The CCMA arbiter then ruled that the collective agreement did not allow the commissioner to substitute the sanction imposed by the chairperson of the disciplinary inquiry. The arbitrator ordered Sars to reinstate Kruger subject to the conditions imposed at the disciplinary hearing.

Sars then approached the Labour Court, arguing that his conduct was insubordinate, racist, derogatory and abusive. However, the Labour Court found in favour of Kruger – who used his previous reasons, as did the Labour Appeal Court.

Concourt overturns ruling
In the Constitutional Court, Sars said the CCMA arbitrator acted improperly by ordering reinstatement and that the award was reviewable because no reasonable arbitrator could have reached that decision.

The Concourt explained that Sars admitted the dismissal was procedurally unfair, but argued that reinstatement should not have been ordered because the employment relationship had become intolerable.

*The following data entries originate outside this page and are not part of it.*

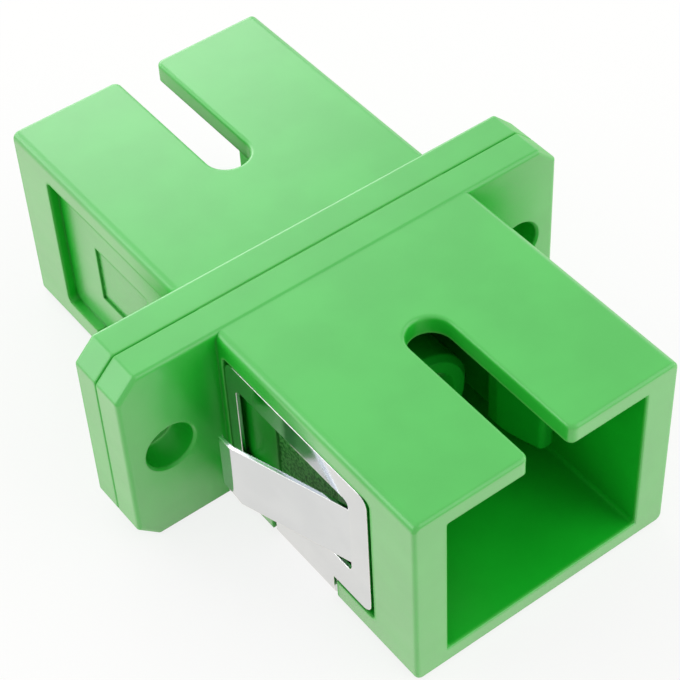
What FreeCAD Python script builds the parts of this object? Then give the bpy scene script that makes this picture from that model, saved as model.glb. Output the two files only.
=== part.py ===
import FreeCAD, Part
import math
import os

# SC fibre adapter, flanged simplex coupler with a spring clip for a panel cut-out.
#
# Frame: X runs across the flange ears, Y along the plug axis, Z up through the keyways.
# The origin lies on the plug axis, in the flange's front (panel) face, midway between
# the two screw holes.  The front plug mouth, with the panel clip, faces -Y.
# All lengths are millimetres.

V = FreeCAD.Vector
ALONG_X = V(1, 0, 0)
ALONG_Y = V(0, 1, 0)

# ---- Housing halves: two copies of one moulding, joined back to back ----
HALF_LENGTH = 13.8             # parting plane to plug mouth
BODY_WIDTH = 12.8
BODY_TOP = 4.75                # plug axis to the face with the keyway
BODY_BOTTOM = 4.72             # plug axis to the underside
BODY_EDGE_RADIUS = 0.35

FLANGE_HALF_THICKNESS = 1.53
SCREW_SPACING = 18.0
SCREW_HOLE_RADIUS = 1.12
SCREW_HOLE_CHAMFER = 0.1
SCREW_TO_FLANGE_END = 2.05     # hole's middle to the end of the ear
FLANGE_PROUD = 0.04            # flange stands this far outside the body, above and below
FLANGE_CHAMFER = 0.95
FLANGE_EDGE_RADIUS = 0.18      # softens the flange's outline and its face's edge
PARTING_CHAMFER = 0.06         # half of the fine groove that shows where the halves meet

SOCKET_WIDTH = 9.68
SOCKET_HEIGHT = 7.7
SOCKET_CORNER_RADIUS = 0.2
SOCKET_LEAD_IN = 0.06

KEYWAY_WIDTH = 2.0
KEYWAY_LENGTH = 7.95
KEYWAY_MOUTH_RADIUS = 0.35     # corners where the keyway opens through the mouth
RIM_RADIUS = 0.17              # soft edge round the mouth and along the keyway

# ---- Side recesses that take the panel clip ----
RECESS_DEPTH = 0.45
RECESS_TOP_LIP = 1.03          # wall left above the recess
RECESS_BOTTOM_LIP = 1.24       # wall left below the recess
RECESS_FLANGE_STRIP = 0.3      # wall left between flange face and recess
RECESS_END_WALL = 2.6          # wall left between recess and plug mouth
RECESS_CORNER_RADIUS = 0.3

POCKET_LENGTH = 4.0            # shallow relief in the recess floor, behind the tongue
POCKET_HEIGHT = 3.0
POCKET_DEPTH = 0.1
POCKET_CENTRE_Y = -5.03

# ---- Panel clip: one folded stainless strip ----
SHEET = 0.17
CLIP_FLOOR_GAP = 0.27          # side frame to recess floor
FRAME_GAP = 0.1                # side frame to the recess walls, above, below and at the flange
FRAME_MOUTH_GAP = 0.22         # side frame to the recess wall at the plug mouth
FRAME_CORNER_RADIUS = 0.55
FRAME_TOP_BAR = 1.16
FRAME_BOTTOM_BAR = 1.6
FRAME_FLANGE_BAR = 0.65
FRAME_MOUTH_BAR = 1.15
WINDOW_CORNER_RADIUS = 0.3

BAND_WIDTH = 3.9               # strip that runs under the body and joins the side frames
BAND_CENTRE_Y = -5.05
BAND_BEND_RADIUS = 0.25        # inside of the bend
BAND_SINK = 0.05               # band lies this far inside the underside of the body
NOTCH_GAP = 0.24               # band edge to the notch wall
NOTCH_CORNER_RADIUS = 0.45     # corners where the notch opens through the underside
NOTCH_CORNER_RAISE = 0.05      # keeps those corners from ending in a knife edge

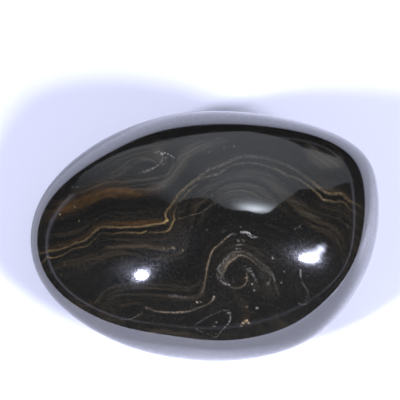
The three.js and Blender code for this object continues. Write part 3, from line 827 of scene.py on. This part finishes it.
def polished_stromatolite(settings):
    """Banded limestone and chert, dark with iron oxide and old carbon, ground and polished to a
    gloss. To the eye it is near black with thin brown laminae, an ochre bed and calcite veins,
    under a mirror-like reflection with a haze of tiny sparkles round each light."""
    material = empty_material("polished stromatolite, laminated")
    tree = material.node_tree
    place = add_node(tree, "ShaderNodeTexCoord", out="Object")
    place = add_node(tree, VECTORS, {0: place, "Scale": 1 / MM}, operation="SCALE")

    # Soft noises through the rock, by the width of their lumps in millimetres.
    lumps = {}
    for name, width, detail in (
        ("ruffle", 3.6, 2), ("fine ruffle", 0.7, 2), ("cloud", 1.6, 3), ("rag", 0.45, 3),
        ("bead", 0.8, 2), ("crumb", 0.5, 2), ("grain", 0.42, 3), ("speck", 0.34, 2), ("polish", 0.5, 2),
    ):
        inputs = {"Vector": place, "Scale": 1 / width, "Detail": detail, "Roughness": 0.6}
        lumps[name] = add_node(tree, NOISE, inputs)

    # Height across the layers, in millimetres, ruffled so that no lamina is a ruled line.
    height = add_node(tree, STORED, out="Fac", attribute_name="layer_height")
    for name, amount in (("ruffle", 1.1), ("fine ruffle", 0.30)):
        height = add_node(tree, MATHS, {0: lumps[name], 1: amount, 2: height}, operation="MULTIPLY_ADD")

    # Laminae: noises that change fast across the layers and slowly along them.
    laminae = {}
    for name, width, length in (("thick", 3.0, 30), ("middle", 1.4, 14), ("thin", 0.7, 9)):
        across = 1 / (width * settings.lamina_width)
        across = add_node(tree, MATHS, {0: height, 1: across}, operation="MULTIPLY")
        across = add_node(tree, "ShaderNodeCombineXYZ", {0: across})
        along = add_node(tree, VECTORS, {0: place, "Scale": 1 / length}, operation="SCALE")
        both = add_node(tree, VECTORS, {0: across, 1: along}, operation="ADD")
        inputs = {"Vector": both, "Scale": 1.0, "Detail": 2, "Roughness": 0.6}
        laminae[name] = add_node(tree, NOISE, inputs)

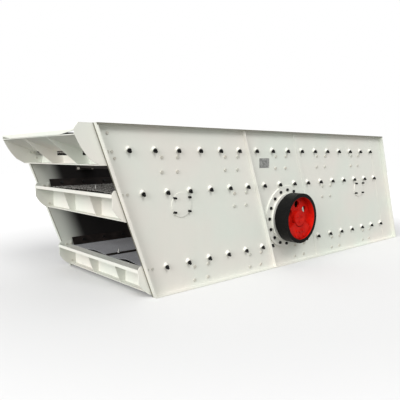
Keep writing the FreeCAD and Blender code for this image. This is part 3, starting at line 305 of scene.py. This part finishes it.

Having considered the gravity of the misconduct and factors in favour of Kruger, the Concourt concluded that a just and equitable remedy would be to grant compensation.

Since Sars was in principle prepared to pay compensation of not more than six months of Kruger’s salary, the court ordered that he be paid six months’ salary at the time of his dismissal.

“Sars has reconciled itself with the possibility of payment of up to six months. But for its offer and a series of inexplicable and prejudicial blunders, a lesser period or no compensation would arguably have been more appropriate. Compensation for the period of six months for misconduct as gross as that of Mr Kruger and the lies he told is by any standard generous,” the judgment read.